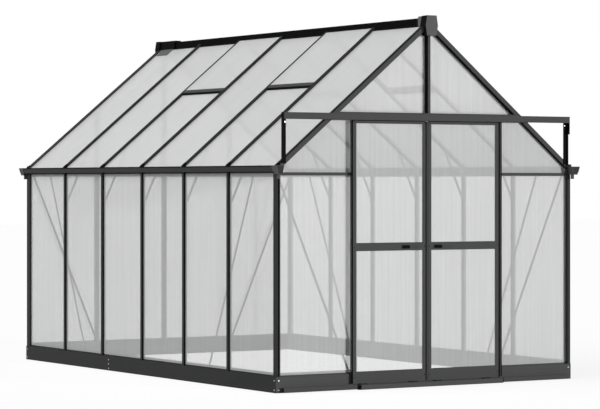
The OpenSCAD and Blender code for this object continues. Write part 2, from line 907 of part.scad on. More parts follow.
// Hanger plate with a pin and twin rollers that run on the head rail's lips
module hanger(x) {
    pin_z = rail_z0 + rail_t + roller_gap + roller_r;
    plate_t = 3;
    front = leaf_mid_y - slot_w / 2 - 5;
    back = leaf_mid_y + slot_w / 2 + 4;
    box([x - 30, leaf_mid_y - 5, leaf_top], [x + 30, leaf_mid_y + 5, leaf_top + 3]);
    box([x - 25, leaf_mid_y - plate_t / 2, leaf_top + 2],
        [x + 25, leaf_mid_y + plate_t / 2, pin_z + 6]);
    translate([x, back, pin_z]) rotate([90, 0, 0]) {
        cylinder(h = back - front, r = 3, $fn = 32);
        cylinder(h = 4, r = roller_r, $fn = 64);
    }
    translate([x, front + 4, pin_z]) rotate([90, 0, 0])
        cylinder(h = 4, r = roller_r, $fn = 64);
}

// Shoe under a leaf that runs in the bottom track
module guide_shoe(x) {
    box([x - 25, leaf_mid_y - 5, track_z0 + rail_t + 6], [x + 25, leaf_mid_y + 5, leaf_z0]);
}

// Hangers and guide shoes of one leaf
module door_rollers(x0) {
    color(plastic_colour) for (x = [x0 + hanger_inset, x0 + leaf_w - hanger_inset]) {
        hanger(x);
        guide_shoe(x);
    }
}

// Pull handle: a raised block with a finger recess and a flat tail
module door_handle(x0) {
    z0 = 935;
    h = 23;
    block_l = 61;
    pull_l = 30;
    plate_l = 76;
    edge = 4;
    y = leaf_front_y;
    color(plastic_colour) difference() {
        union() {
            box([x0, y - 8, z0], [x0 + block_l, y, z0 + h]);
            box([x0 + block_l - 1, y - 3, z0 + 3], [x0 + block_l + plate_l, y, z0 + h - 3]);
        }
        box([x0 + edge, y - 9, z0 + edge], [x0 + edge + pull_l, y - 1.5, z0 + h - edge]);
    }
}

module left_door_frame() door_frame(left_leaf_x);

module left_door_sheets() door_sheets(left_leaf_x);

module left_door_rollers() door_rollers(left_leaf_x);

module left_door_handle() door_handle(left_leaf_x + 391);

module right_door_frame() {
    door_frame(right_leaf_x);
    color(frame_colour) box([right_leaf_x - 11, leaf_front_y + 3, leaf_z0],
                            [right_leaf_x, leaf_front_y + leaf_t - 3, leaf_top]);
}

module right_door_sheets() door_sheets(right_leaf_x);

module right_door_rollers() door_rollers(right_leaf_x);

module right_door_handle() door_handle(right_leaf_x + 48);

// ---------------------------------------------------------------- output

base_front();
base_back();
base_left();
base_right();
base_brackets();
corner_posts();
left_wall_posts();
right_wall_posts();
gable_posts();
door_jambs();
door_header();
eave_bars();
left_gutter();
right_gutter();
gutter_end_caps();
ridge();
ridge_end_caps();
gable_rafters();
left_rafters();
right_rafters();
wall_braces();
knee_braces();
left_wall_sheets();
right_wall_sheets();
front_wall_sheets();
front_gable_sheets();
back_wall_sheets();
left_roof_sheets();
right_roof_sheets();
vent_frames();
vent_sheets();
vent_sills();
door_head_rail();
rail_end_struts();
bottom_track();
threshold();
left_door_frame();
left_door_sheets();
left_door_rollers();
left_door_handle();
right_door_frame();
right_door_sheets();
right_door_rollers();
right_door_handle();
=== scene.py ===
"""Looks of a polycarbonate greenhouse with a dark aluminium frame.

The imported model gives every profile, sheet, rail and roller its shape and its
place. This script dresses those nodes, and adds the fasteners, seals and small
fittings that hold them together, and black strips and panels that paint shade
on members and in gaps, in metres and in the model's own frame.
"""

import logging
import math
from dataclasses import dataclass
from enum import Enum
from typing import Any, Iterable, Optional, Sequence, Union

import bmesh
import bpy
from mathutils import Matrix, Vector

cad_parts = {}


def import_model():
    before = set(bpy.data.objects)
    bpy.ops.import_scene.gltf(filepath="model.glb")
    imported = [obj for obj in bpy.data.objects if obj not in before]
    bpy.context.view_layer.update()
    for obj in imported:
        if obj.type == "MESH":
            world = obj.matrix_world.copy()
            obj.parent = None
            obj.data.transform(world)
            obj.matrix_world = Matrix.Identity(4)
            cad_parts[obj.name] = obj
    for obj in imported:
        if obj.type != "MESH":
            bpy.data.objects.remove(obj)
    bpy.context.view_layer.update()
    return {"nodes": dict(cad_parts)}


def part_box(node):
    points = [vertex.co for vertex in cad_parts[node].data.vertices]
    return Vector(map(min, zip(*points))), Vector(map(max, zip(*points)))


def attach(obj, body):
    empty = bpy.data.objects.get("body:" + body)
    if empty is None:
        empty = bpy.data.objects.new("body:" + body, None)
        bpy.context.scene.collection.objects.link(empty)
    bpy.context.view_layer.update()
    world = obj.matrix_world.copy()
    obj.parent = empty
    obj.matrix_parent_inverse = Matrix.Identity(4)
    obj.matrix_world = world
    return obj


LOG = logging.getLogger("greenhouse")
MM = 0.001
Colour = tuple[float, float, float]
Point = tuple[float, float, float]
Pair = tuple[float, float]

# Left and right, or front and back
SIDES = (-1, 1)
FORWARD: Point = (0.0, -1.0, 0.0)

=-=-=

What the task requires> Print all of the data exactly as it was given.

Solution for this problem>
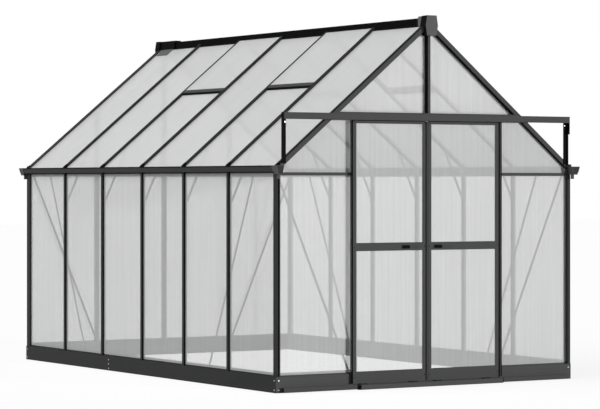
The OpenSCAD and Blender code for this object continues. Write part 2, from line 907 of part.scad on. More parts follow.
// Hanger plate with a pin and twin rollers that run on the head rail's lips
module hanger(x) {
    pin_z = rail_z0 + rail_t + roller_gap + roller_r;
    plate_t = 3;
    front = leaf_mid_y - slot_w / 2 - 5;
    back = leaf_mid_y + slot_w / 2 + 4;
    box([x - 30, leaf_mid_y - 5, leaf_top], [x + 30, leaf_mid_y + 5, leaf_top + 3]);
    box([x - 25, leaf_mid_y - plate_t / 2, leaf_top + 2],
        [x + 25, leaf_mid_y + plate_t / 2, pin_z + 6]);
    translate([x, back, pin_z]) rotate([90, 0, 0]) {
        cylinder(h = back - front, r = 3, $fn = 32);
        cylinder(h = 4, r = roller_r, $fn = 64);
    }
    translate([x, front + 4, pin_z]) rotate([90, 0, 0])
        cylinder(h = 4, r = roller_r, $fn = 64);
}

// Shoe under a leaf that runs in the bottom track
module guide_shoe(x) {
    box([x - 25, leaf_mid_y - 5, track_z0 + rail_t + 6], [x + 25, leaf_mid_y + 5, leaf_z0]);
}

// Hangers and guide shoes of one leaf
module door_rollers(x0) {
    color(plastic_colour) for (x = [x0 + hanger_inset, x0 + leaf_w - hanger_inset]) {
        hanger(x);
        guide_shoe(x);
    }
}

// Pull handle: a raised block with a finger recess and a flat tail
module door_handle(x0) {
    z0 = 935;
    h = 23;
    block_l = 61;
    pull_l = 30;
    plate_l = 76;
    edge = 4;
    y = leaf_front_y;
    color(plastic_colour) difference() {
        union() {
            box([x0, y - 8, z0], [x0 + block_l, y, z0 + h]);
            box([x0 + block_l - 1, y - 3, z0 + 3], [x0 + block_l + plate_l, y, z0 + h - 3]);
        }
        box([x0 + edge, y - 9, z0 + edge], [x0 + edge + pull_l, y - 1.5, z0 + h - edge]);
    }
}

module left_door_frame() door_frame(left_leaf_x);

module left_door_sheets() door_sheets(left_leaf_x);

module left_door_rollers() door_rollers(left_leaf_x);

module left_door_handle() door_handle(left_leaf_x + 391);

module right_door_frame() {
    door_frame(right_leaf_x);
    color(frame_colour) box([right_leaf_x - 11, leaf_front_y + 3, leaf_z0],
                            [right_leaf_x, leaf_front_y + leaf_t - 3, leaf_top]);
}

module right_door_sheets() door_sheets(right_leaf_x);

module right_door_rollers() door_rollers(right_leaf_x);

module right_door_handle() door_handle(right_leaf_x + 48);

// ---------------------------------------------------------------- output

base_front();
base_back();
base_left();
base_right();
base_brackets();
corner_posts();
left_wall_posts();
right_wall_posts();
gable_posts();
door_jambs();
door_header();
eave_bars();
left_gutter();
right_gutter();
gutter_end_caps();
ridge();
ridge_end_caps();
gable_rafters();
left_rafters();
right_rafters();
wall_braces();
knee_braces();
left_wall_sheets();
right_wall_sheets();
front_wall_sheets();
front_gable_sheets();
back_wall_sheets();
left_roof_sheets();
right_roof_sheets();
vent_frames();
vent_sheets();
vent_sills();
door_head_rail();
rail_end_struts();
bottom_track();
threshold();
left_door_frame();
left_door_sheets();
left_door_rollers();
left_door_handle();
right_door_frame();
right_door_sheets();
right_door_rollers();
right_door_handle();
=== scene.py ===
"""Looks of a polycarbonate greenhouse with a dark aluminium frame.

The imported model gives every profile, sheet, rail and roller its shape and its
place. This script dresses those nodes, and adds the fasteners, seals and small
fittings that hold them together, and black strips and panels that paint shade
on members and in gaps, in metres and in the model's own frame.
"""

import logging
import math
from dataclasses import dataclass
from enum import Enum
from typing import Any, Iterable, Optional, Sequence, Union

import bmesh
import bpy
from mathutils import Matrix, Vector

cad_parts = {}


def import_model():
    before = set(bpy.data.objects)
    bpy.ops.import_scene.gltf(filepath="model.glb")
    imported = [obj for obj in bpy.data.objects if obj not in before]
    bpy.context.view_layer.update()
    for obj in imported:
        if obj.type == "MESH":
            world = obj.matrix_world.copy()
            obj.parent = None
            obj.data.transform(world)
            obj.matrix_world = Matrix.Identity(4)
            cad_parts[obj.name] = obj
    for obj in imported:
        if obj.type != "MESH":
            bpy.data.objects.remove(obj)
    bpy.context.view_layer.update()
    return {"nodes": dict(cad_parts)}


def part_box(node):
    points = [vertex.co for vertex in cad_parts[node].data.vertices]
    return Vector(map(min, zip(*points))), Vector(map(max, zip(*points)))


def attach(obj, body):
    empty = bpy.data.objects.get("body:" + body)
    if empty is None:
        empty = bpy.data.objects.new("body:" + body, None)
        bpy.context.scene.collection.objects.link(empty)
    bpy.context.view_layer.update()
    world = obj.matrix_world.copy()
    obj.parent = empty
    obj.matrix_parent_inverse = Matrix.Identity(4)
    obj.matrix_world = world
    return obj


LOG = logging.getLogger("greenhouse")
MM = 0.001
Colour = tuple[float, float, float]
Point = tuple[float, float, float]
Pair = tuple[float, float]

# Left and right, or front and back
SIDES = (-1, 1)
FORWARD: Point = (0.0, -1.0, 0.0)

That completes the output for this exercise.